Maine’s child welfare program is revisiting six-and-a-half months of child abuse reports it received and referred to contractors who intervene in “lower-risk” abuse and neglect cases.
The Office of Child and Family Services earlier this month asked the four contractors who handle those lower-risk cases to comb through their records dating back to last Aug. 31 and re-report to the state many of the families whose cases they were assigned. The state would then review those cases.
The request indicates that the state’s alternative response programs, which the four contractors run in their respective regions, are one area of focus for the Maine Department of Health and Human Services following the deaths of 10-year-old Marissa Kennedy and four-year-old Kendall Chick, allegedly at the hands of their caregivers. The department has said little about those individual cases, so it’s not yet known whether the department had assigned either family to an alternative response program.
In a March 12 memo, the state asked its four alternative response contractors to identify the families assigned to them since Aug. 31 with whom their social workers never made contact, who refused services from the social workers, or who stopped working with the social workers before their abuse and neglect cases were closed.
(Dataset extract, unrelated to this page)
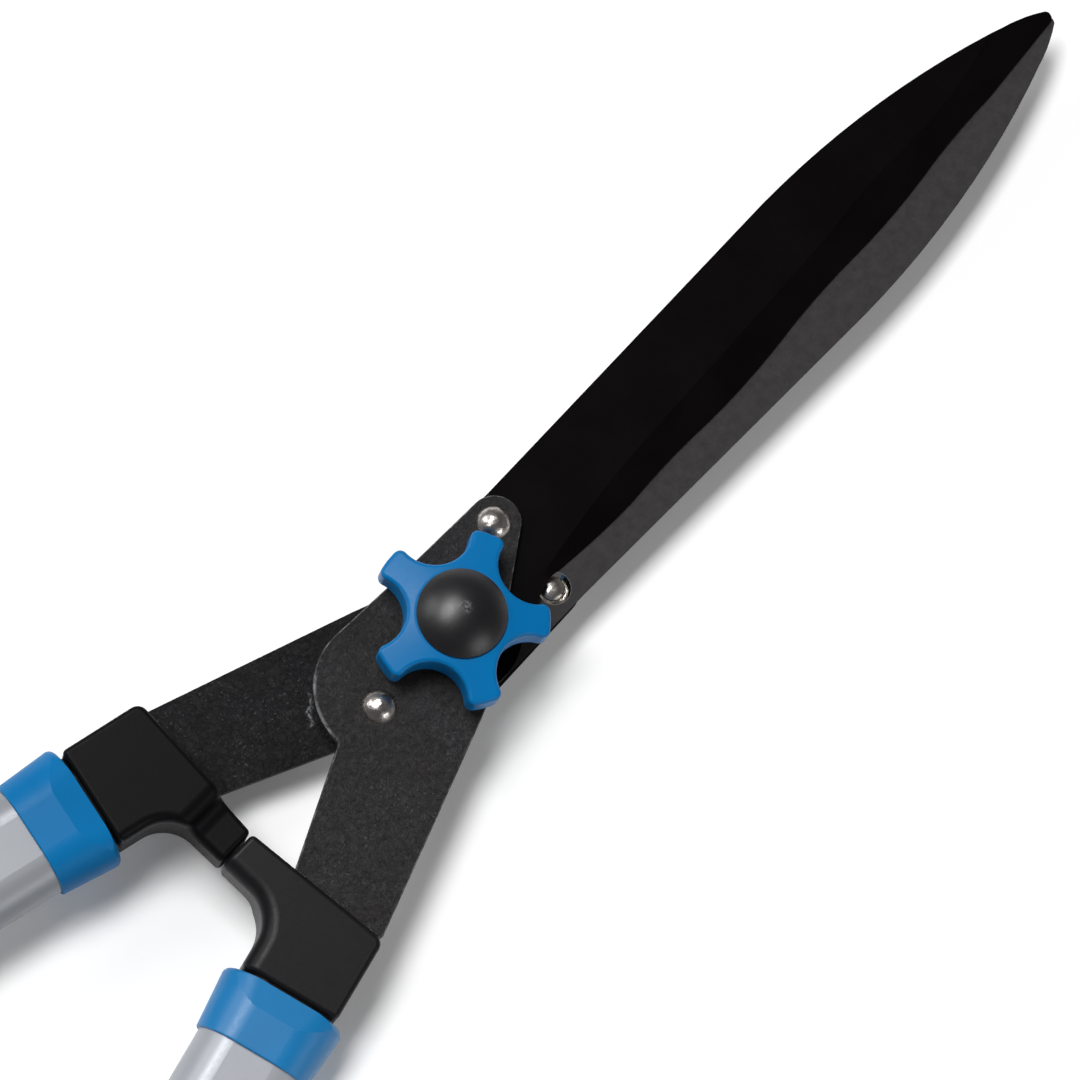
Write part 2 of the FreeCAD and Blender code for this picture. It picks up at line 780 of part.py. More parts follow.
def build_tube(half):
    """The flat-oval handle tube with its pin holes."""
    body = new_body(f"{half}_tube_body")
    outside = new_sketch(body, f"{half}_tube_outside", size("tube_setback"))
    draw_flat_oval(outside, size("tube_width"), size("tube_height"))
    pad(body, outside, size("tube_length"))
    inside = new_sketch(body, f"{half}_tube_inside", size("tube_setback"))
    draw_flat_oval(inside, bore_width, bore_height)
    pocket(body, inside, size("tube_length"), reversed_way=True)
    pin_holes = build_pin(f"{half}_tube_pin_holes", size("fit_clearance"))
    keep(cut(f"{half}_tube", body, pin_holes), f"{half}_tube", half, HANDLE)
    keep(build_pin(f"{half}_pin"), f"{half}_tube_pin", half, HANDLE)


def bore_for_tube(body, name, start, length):
    play = size("fit_clearance") * 2
    sketch = new_sketch(body, name, start)
    draw_flat_oval(sketch, size("tube_width") + play, size("tube_height") + play)
    pocket(body, sketch, length, reversed_way=True)


def loft(body, name, sections):
    """Blend flat ovals; each section is (station, width, height)."""
    sketches = []
    for index, (station, width, height) in enumerate(sections):
        sketch = new_sketch(body, f"{name}_section{index}", station)
        draw_flat_oval(sketch, width, height)
        sketches.append(sketch)
    doc.recompute()
    feature = body.newObject("PartDesign::AdditiveLoft", f"{name}_loft")
    feature.Profile = sketches[0]
    feature.Sections = sketches[1:]
    doc.recompute()
    return feature


def build_collar(half):
    """The collar that covers the joint, scooped above and below at its front edge."""
    body = new_body(f"{half}_collar_body")
    front = size("collar_gap")
    rear = front + size("collar_length")
    outline = new_sketch(body, f"{half}_collar_outline", front)
    draw_flat_oval(outline, size("collar_front_width"), size("collar_front_height"))
    solid = pad(body, outline, size("collar_length"))
    taper = body.newObject("PartDesign::Draft", f"{half}_collar_taper")
    sides = [f"Face{index}" for index, face in enumerate(solid.Shape.Faces, start=1)
             if face.BoundBox.ZLength > SIZES["overrun"]]
    fronts = [f"Face{index}" for index, face in enumerate(solid.Shape.Faces, start=1)
              if face.BoundBox.ZMax < front.number + SIZES["collar_front_radius"]]
    taper.Base = (solid, sides)
    taper.NeutralPlane = (solid, fronts)
    taper.setExpression("Angle", size("collar_taper_degrees").text)
    doc.recompute()
    for name, station in (("front", front), ("rear", rear)):
        edge_radius = size(f"collar_{name}_radius")
        flat = at_height(station, edge_radius.number * TINY_SHARE)
        round_edges(body, f"{half}_collar_{name}_edge", edge_radius, flat)
    bore_for_tube(body, f"{half}_collar_bore", front - size("overrun"),
                  size("collar_length") + size("overrun") * 2)
    # The scoops are what lies outside an oval that is flatter at the front and opens to the rear.
    taper_angle = size("collar_taper_degrees")
    climb = size("scoop_bite") / size("scoop_length") - sine(taper_angle) / cosine(taper_angle)
    scooped_width = size("collar_front_width") + size("scoop_side_room")
    scooped_height = size("collar_front_height") - size("scoop_bite") * 2
    opened_height = scooped_height + climb * size("collar_length") * 2
    envelope = new_body(f"{half}_collar_envelope_body")
    loft(envelope, f"{half}_collar_envelope", [
        (front, scooped_width, scooped_height),
        (rear, scooped_width, opened_height),
    ])
    scooped = doc.addObject("Part::Common", f"{half}_collar_scooped")
    scooped.Base = body
    scooped.Tool = envelope
    doc.recompute()
    if scooped.Shape.Volume >= body.Shape.Volume:
        raise RuntimeError(f"{half} collar's scoops cut nothing")
    keep(scooped, f"{half}_collar", half, HANDLE)


def build_grip(half):
    """Grip ring, soft grip and end cap with its hanging eye, at the tube's far end."""
    ring = new_body(f"{half}_grip_ring_body")
    ring_start = grip_start - size("grip_ring_length")
    outline = new_sketch(ring, f"{half}_grip_ring_outline", ring_start)
    draw_flat_oval(outline, size("grip_ring_width"), size("grip_ring_height"))
    pad(ring, outline, size("grip_ring_length"))
    for name, station in (("front", ring_start), ("rear", grip_start)):
        flat = at_height(station, size("grip_ring_radius").number * TINY_SHARE)
        round_edges(ring, f"{half}_grip_ring_{name}_edge", size("grip_ring_radius"), flat)
    bore_for_tube(ring, f"{half}_grip_ring_bore", ring_start - size("overrun"),
                  size("grip_ring_length") + size("overrun") * 2)
    keep(ring, f"{half}_grip_ring", half, HANDLE)

    grip = new_body(f"{half}_grip_body")
    sections = []
    for share, form in zip(GRIP_STATION_SHARES, ("front", "waist", "palm", "neck", "end")):
        station = grip_start + size("grip_length") * share
        sections.append((station, size(f"grip_{form}_width"), size(f"grip_{form}_height")))
    loft(grip, f"{half}_grip", sections)
    bore_for_tube(grip, f"{half}_grip_bore", grip_start - size("overrun"),
                  size("grip_length") + size("overrun") * 2)
    keep(grip, f"{half}_grip", half, HANDLE)

    cap = new_body(f"{half}_end_cap_body")
    flange = new_sketch(cap, f"{half}_end_cap_flange", tube_end)
    draw_flat_oval(flange, size("grip_end_width"), size("grip_end_height"))
    pad(cap, flange, size("cap_flange_length"))
    cap_end = tube_end + size("cap_flange_length")
    flat = at_height(cap_end, size("cap_edge_radius").number * TINY_SHARE)
    round_edges(cap, f"{half}_end_cap_edge", size("cap_edge_radius"), flat)
    plug = new_sketch(cap, f"{half}_end_cap_plug", tube_end)
    play = size("fit_clearance") * 2
    draw_flat_oval(plug, bore_width - play, bore_height - play)
    pad(cap, plug, size("cap_plug_length"), reversed_way=True)
    lift = Placement(Vector(0, size("eye_thickness").number / 2, 0), LENGTHWISE)
    eye = new_sketch(cap, f"{half}_end_cap_eye", frame=lift)
    draw_eye(eye, cap_end - size("cap_edge_radius"), cap_end + size("eye_reach"))
    pad(cap, eye, size("eye_thickness"))
    keep(cap, f"{half}_end_cap", half, HANDLE)


def draw_eye(sketch, root, centre):
    """A tongue with a round end about the hanging hole."""
    reach = size("eye_width") / 2
    radius = size("eye_width") / 2
    circle = Part.Circle(Vector(0, centre.number, 0), UP, radius.number)
    arc = sketch.addGeometry(Part.ArcOfCircle(circle, 0, math.pi))
    pin_point(sketch, arc, 3, ZERO, centre)
    bind(sketch, Sketcher.Constraint("Radius", arc, radius.number), radius)
    corners = []
    for side, end in ((1, 1), (-1, 2)):
        foot = Vector(side * reach.number, root.number, 0)
        line = sketch.addGeometry(Part.LineSegment(foot, sketch.getPoint(arc, end)))
        pin_point(sketch, line, 1, reach * side, root)
        sketch.addConstraint(Sketcher.Constraint("Tangent", line, 2, arc, end))
        corners.append(line)
    base = sketch.addGeometry(Part.LineSegment(*[sketch.getPoint(line, 1) for line in corners]))
    sketch.addConstraint(Sketcher.Constraint("Coincident", base, 1, corners[0], 1))
    sketch.addConstraint(Sketcher.Constraint("Coincident", base, 2, corners[1], 1))
    draw_circle(sketch, ZERO, centre, size("eye_hole_radius"))


def build_bolt():
    """The pivot bolt: flattened round head below, square neck in the lower bracket, plain shank up."""
    bolt = new_body("pivot_bolt_body")
    seat = -bracket_outer
    head, rim = size("bolt_head_radius"), size("bolt_head_rim")
    flat = size("bolt_head_flat_radius")
    bottom = seat - size("bolt_head_height")
    run, drop = head - flat, size("bolt_head_height") - rim
    revolve(bolt, "pivot_bolt_profile", [
        (ZERO, bottom),
        (flat, bottom),
        (head, seat - rim, dome_radius(square_root(run * run + drop * drop) / 2, drop / 3), -1),
        (head, seat),
        (size("bolt_radius"), seat),
        (size("bolt_radius"), nut_top + size("bolt_end_height")),
        (ZERO, nut_top + size("bolt_end_height")),
    ])
    neck = new_sketch(bolt, "pivot_bolt_neck", seat)
    draw_square(neck, size("bolt_neck_side") - size("fit_clearance") * 2)
    pad(bolt, neck, size("bracket_thickness"))
    keep(bolt, "pivot_bolt")


def build_ring(name, inner, outer, low, high):
    body = new_body(f"{name}_body")
    revolve(body, f"{name}_profile", [(inner, low), (outer, low), (outer, high), (inner, high)])
    keep(body, name)


def build_stack():
    """Bush through the blades, then flat washer and spring washer above the upper bracket."""
    bolt_hole = size("bolt_radius") + size("running_clearance")
    bush_reach = blade_outer - size("bush_shortfall")
    build_ring("pivot_bush", bolt_hole, size("bush_radius"), -bush_reach, bush_reach)
    build_ring("flat_washer", bolt_hole, size("washer_radius"), washer_base, washer_top)
    spring = new_body("spring_washer_body")
    outer, thick = size("spring_washer_radius"), size("spring_washer_thickness")
    rise = size("spring_washer_rise")
    revolve(spring, "spring_washer_profile", [
        (bolt_hole, washer_top + rise),
        (outer, washer_top),
        (outer, washer_top + thick),
        (bolt_hole, washer_top + thick + rise),
    ])
    keep(spring, "spring_washer")


def draw_hexagon(sketch, flats):
    corner = flats / 2 / cosine(Size(30, "30"))
    turns = [Size(60 * index, repr(60 * index)) for index in range(6)]
    draw_outline(sketch, [(corner * cosine(turn), corner * sine(turn)) for turn in turns])


def build_knob():
    """The star knob with its moulded-in nut and the domed cap over the bolt's end."""
    nut = new_body("knob_nut_body")
    outline = new_sketch(nut, "knob_nut_outline", nut_base)
    draw_hexagon(outline, size("nut_flats"))
    pad(nut, outline, size("nut_height"))
    thread = new_sketch(nut, "knob_nut_thread", nut_base)
    draw_circle(thread, ZERO, ZERO, size("bolt_radius") + size("running_clearance"))
    pocket(nut, thread)
    keep(nut, "knob_nut")

    star = new_body("star_knob_body")
    bore = size("bolt_radius") + size("knob_bore_clearance")
    rim, hub = size("knob_radius"), size("knob_hub_radius")
    socket_floor = hub_top - size("cap_socket_depth")
    revolve(star, "star_knob_profile", [
        (bore, knob_base),
        (size("knob_foot_radius"), knob_base),
        (size("knob_foot_radius"), star_base),
        (rim, star_base),
        (rim, star_base + size("knob_rim_height")),
        (hub, hub_top),
        (size("cap_socket_radius"), hub_top),
        (size("cap_socket_radius"), socket_floor),
        (bore, socket_floor),
    ])
    scallops = new_sketch(star, "star_knob_scallops", star_base - size("overrun"))
    away = size("scallop_floor") + size("scallop_radius")
    for lobe in range(LOBES):
        turn = size("knob_turn_degrees") + 360 / LOBES * lobe
        draw_circle(scallops, away * cosine(turn), away * sine(turn), size("scallop_radius"))
    pocket(star, scallops, size("knob_hub_height") + size("overrun") * 2, reversed_way=True)
    mid_rim = star_base + size("knob_rim_height") / 2
    round_edges(star, "star_knob_corners", size("knob_corner_radius"), upright_outside((rim + hub) / 2))
    past_hub = (size("scallop_floor") + hub) / 2
    round_edges(star, "star_knob_top_edge", size("knob_edge_radius"), outside(past_hub, mid_rim, hub_top))
    round_edges(star, "star_knob_under_edge", size("knob_underside_radius"),
                outside(past_hub, knob_base, mid_rim))
    seat = new_sketch(star, "star_knob_nut_seat", nut_base)
    draw_hexagon(seat, size("nut_flats"))
    pocket(star, seat, size("nut_height"), reversed_way=True)
    keep(star, "star_knob")

    cap = new_body("knob_cap_body")
    crown = hub_top + size("cap_rim_height")
    plug = size("cap_socket_radius") - size("fit_clearance")
    wide, rise = size("cap_radius"), size("cap_dome_height")
    revolve(cap, "knob_cap_profile", [
        (ZERO, socket_floor),
        (plug, socket_floor),
        (plug, hub_top),
        (wide, hub_top),
        (wide, crown),
        (ZERO, crown + rise, dome_radius(wide, rise), -1),
    ])
    keep(cap, "knob_cap")


def check_pieces():
    doc.recompute()
    for piece in doc.Objects:
        if "Invalid" in piece.State or "Error" in piece.State:
            raise RuntimeError(f"{piece.Name} failed: {piece.State}")
    for piece, _ in nodes:
        if piece.Shape.isNull() or not piece.Shape.isValid():
            raise RuntimeError(f"{piece.Label} has no valid shape")


def place_pieces():
    """Stand every piece in the part's frame: origin under the middle of the whole, at its lowest point."""
    whole = FreeCAD.BoundBox()
    for piece, placement in nodes:
        piece.Placement = placement.multiply(piece.Placement)
        whole.add(piece.Shape.optimalBoundingBox(False))
    origin = Vector(whole.Center.x, whole.Center.y, whole.ZMin)
    for piece, _ in nodes:
        piece.Placement = Placement(-origin, Rotation()).multiply(piece.Placement)
    print(f"pivot stands at {-origin}")


for half in ("upper", "lower"):
    build_blade(half)
    build_bracket(half)
    build_rivets(half)
    build_ferrule(half)
    build_tube(half)
    build_collar(half)
    build_grip(half)
build_bolt()
build_stack()
build_knob()
check_pieces()
place_pieces()
for piece, _ in nodes:
    piece.Shape.exportStep(f"parts/{piece.Label}.step")
    print(f"{piece.Label}: {len(piece.Shape.Solids)} solids, {piece.Shape.Volume:.0f} mm3")
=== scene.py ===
import bmesh
import bpy
import math
from mathutils import Matrix, Vector

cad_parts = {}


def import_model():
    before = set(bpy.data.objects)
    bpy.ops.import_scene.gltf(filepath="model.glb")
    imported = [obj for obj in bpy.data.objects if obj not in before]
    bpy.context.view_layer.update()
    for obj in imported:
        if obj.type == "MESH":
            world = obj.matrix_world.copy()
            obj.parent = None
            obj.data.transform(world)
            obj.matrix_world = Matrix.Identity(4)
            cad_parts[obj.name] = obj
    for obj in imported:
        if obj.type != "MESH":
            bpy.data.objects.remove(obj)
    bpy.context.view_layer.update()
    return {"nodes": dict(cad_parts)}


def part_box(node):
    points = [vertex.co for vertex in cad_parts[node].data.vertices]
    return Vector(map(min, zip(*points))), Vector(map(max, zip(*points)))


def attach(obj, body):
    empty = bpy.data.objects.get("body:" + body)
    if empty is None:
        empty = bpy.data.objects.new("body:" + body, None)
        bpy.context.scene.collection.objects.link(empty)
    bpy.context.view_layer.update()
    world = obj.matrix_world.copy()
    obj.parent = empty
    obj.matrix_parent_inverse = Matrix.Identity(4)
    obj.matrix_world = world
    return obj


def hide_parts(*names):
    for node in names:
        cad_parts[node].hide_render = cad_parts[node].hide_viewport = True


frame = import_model()
nodes = frame["nodes"]
MM = 0.001

# The pivot's middle, and each half's sign: the lower half is the upper one turned over about X.
BUSH_LOW, BUSH_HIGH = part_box("pivot_bush")
PIVOT = (BUSH_LOW + BUSH_HIGH) / 2
HALVES = {"upper": 1, "lower": -1}

# Places on a half, in millimetres from the pivot: along X, and across it away from the half's handle.
RIVETS = ((30.2, 12.5), (-31.9, -0.7))
HEAD_MIDDLE = (-26.6, 1.2)
SCUFF_MIDDLE = (-44.2, -13.0)
HANDLE_FOOT = (-107.4, -37.6)
# How far the handle's axis lies beyond the pivot's middle on the other half's side, in millimetres.
HANDLE_DROP = 3.0


def place_on(side, spot):
    """A place on one half in the frame's X and Y, in metres."""
    return PIVOT.x + spot[0] * MM, PIVOT.y + side * spot[1] * MM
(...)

The department set a March 23 deadline for the contractors to report those families to state intake workers by phone or email.
Those contractors, all nonprofit organizations, are normally required to supply that information through the department’s child welfare information system, called MACWIS. DHHS asked them to continue making the reports through calls or emails to intake workers who staff the state’s child abuse reporting hotline going forward.
“It appears that OCFS is playing catch up on cases that were referred to Alternative Response,” Pamela Day, a former director of child welfare services and standards at the Child Welfare League of America, wrote in an email after reviewing the March 12 memo. “They may also be trying to ascertain what they missed with cases that go back to last August 31.”
Emily Spencer, a DHHS spokeswoman, said the department’s request to the alternative response contractors is part of an internal review of Child Protective Services ordered by Gov. Paul LePage following Marissa Kennedy’s and Kendall Chick’s deaths.
“It is important that in our review, we are taking a holistic look at areas possibly in need of improvement,” Spencer wrote in an email. “We want to ensure that we are leaving no stone unturned when evaluating how our system can best serve the children who depend on us.”
The alternative response programs work with families where children appear to be at low or moderate risk of being abused or neglected. They receive their assignments from Child Protective Services intake workers, who receive all initial reports of suspected child abuse and neglect, and sometimes from the division’s investigators after they’ve looked into abuse and neglect claims and determined they’re of low to moderate severity.
The state assigns its own Child Protective Services investigators to respond to cases it determines to be more serious. Unlike state child protective workers, alternative response workers can’t file petitions in court to remove children from unsafe houses. Whether parents engage with alternative response workers is voluntary.
In most cases, alternative response workers work with families for about four months, said David McCluskey, executive director of Community Care, which contracts with the state to run the alternative response program in Aroostook, Hancock, Kennebec, Penobscot, Piscataquis, Somerset, Washington and York counties.
Shawn Yardley, president and CEO of Community Concepts in Lewiston, said DHHS staff members should already have access to the information they’re requesting from the alternative response contractors since the contractors have to send that information to DHHS under the terms of their contracts.
“That wouldn’t be something we’d be sitting on,” said Yardley, whose organization provides alternative response services in Androscoggin, Franklin and Oxford counties. “It would be something that should be viewable by the department as part of their normal course of work.”
The alternative response providers’ contracts also specify that they should report families back to DHHS when social workers find the cases are more severe than initially thought.
Tom Farkas, a spokesman for the Maine State Employees Association, the largest union for state workers, called the number of cases affected by the March 12 request “huge” and said the move will “dramatically increase workloads” for workers in Child Protective Services.
The number of cases DHHS has assigned to alternative response — rather than assigned to a state caseworker — has been on the rise in recent years, DHHS statistics show. Alternative response was also a popular option during Gov. John Baldacci’s administration, the statistics show.